RATTLER MIDSTREAM LP
500 West Texas Avenue
Suite 1200
Midland, Texas 79701
May 13, 2019
VIA EDGAR
United States Securities and Exchange Commission
Division of Corporation Finance
Mail Stop 3561
100 F. Street, N.E.
Washington, D.C. 20549
Attn: | Mara L. Ransom, Assistant Director, Office of Consumer Products |
Adam Phippen, Staff Accountant |
Donna Di Silvio, Staff Accountant |
Katherine Bagley, Staff Attorney |
Re: | Rattler Midstream Partners LP |
Amendment No. 6 to Registration Statement on FormS-1 |
Filed May 9, 2019 |
FileNo. 333-226645 |
Ladies and Gentlemen:
Set forth below is the response of Rattler Midstream LP, a Delaware limited partnership formerly known as Rattler Midstream Partners LP (the “Partnership”), to the comments received from the staff (the “Staff”) of the Securities and Exchange Commission (the “Commission”) in a letter dated May 10, 2019 with respect to Amendment No. 6 to the Registration Statement on FormS-1 submitted to the Staff on May 6, 2019, FileNo. 333-226645 (the “Registration Statement”), as well as the pricing information submitted confidentially by correspondence on May 9, 2019.

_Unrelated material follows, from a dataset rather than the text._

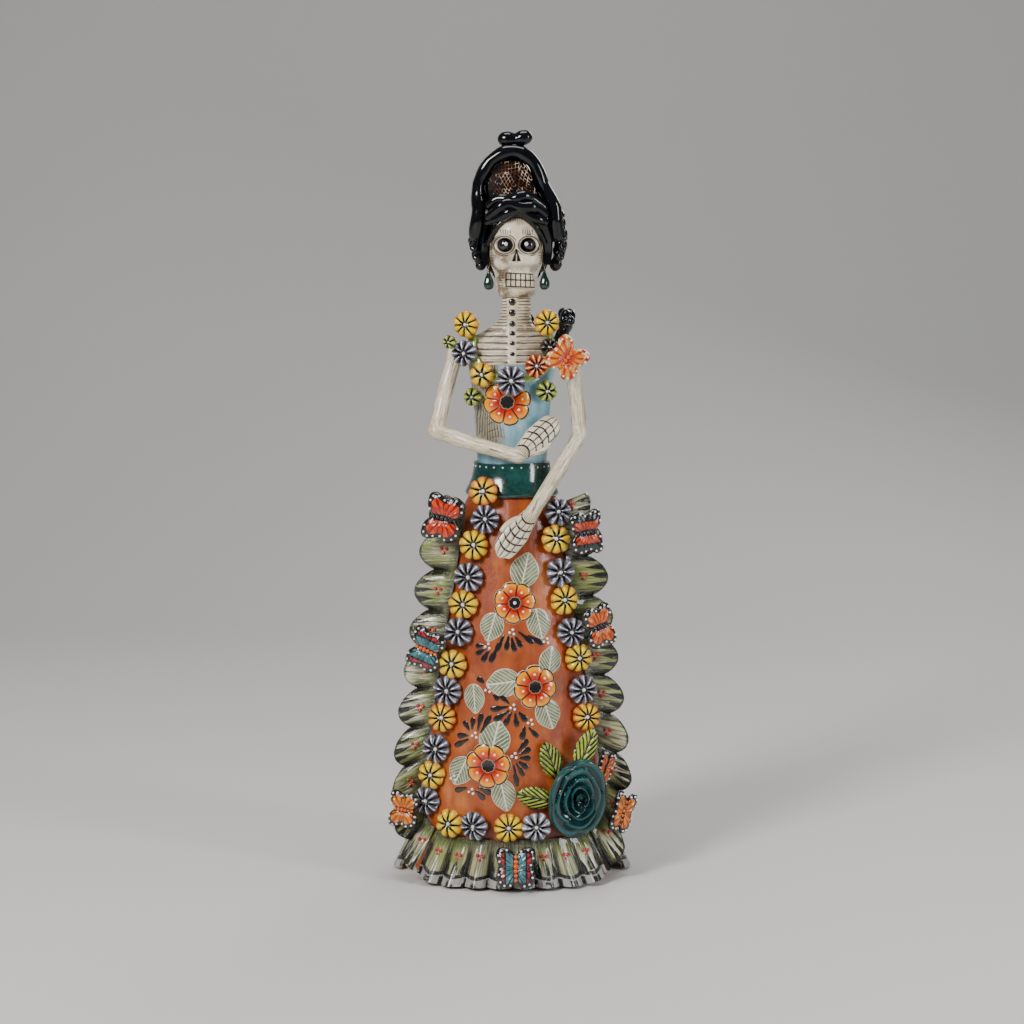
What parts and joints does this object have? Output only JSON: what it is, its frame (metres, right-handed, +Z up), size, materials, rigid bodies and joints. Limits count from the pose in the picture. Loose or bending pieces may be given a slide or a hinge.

The Partnership has filed Amendment No. 7 to the Registration Statement (“Amendment No. 7”) with the Commission on the date hereof to, among other things, address the Staff’s comments. For your convenience, the Partnership has set forth below each Staff comment followed by the Partnership’s response. Caption references and page numbers refer to the captions and pages contained in Amendment No. 7, unless otherwise indicated. Capitalized terms used but not otherwise defined in this letter have the meanings ascribed to such terms in Amendment No. 7.
Capitalization, page 63
1. | Please revise pro forma total capitalization as of March 31, 2019 to exclude cash and cash equivalents. |
Response: In response to the Staff’s comment, the Partnership has revised the pro forma total capitalization as of March 31, 2019 on page 63 to exclude cash and cash equivalents.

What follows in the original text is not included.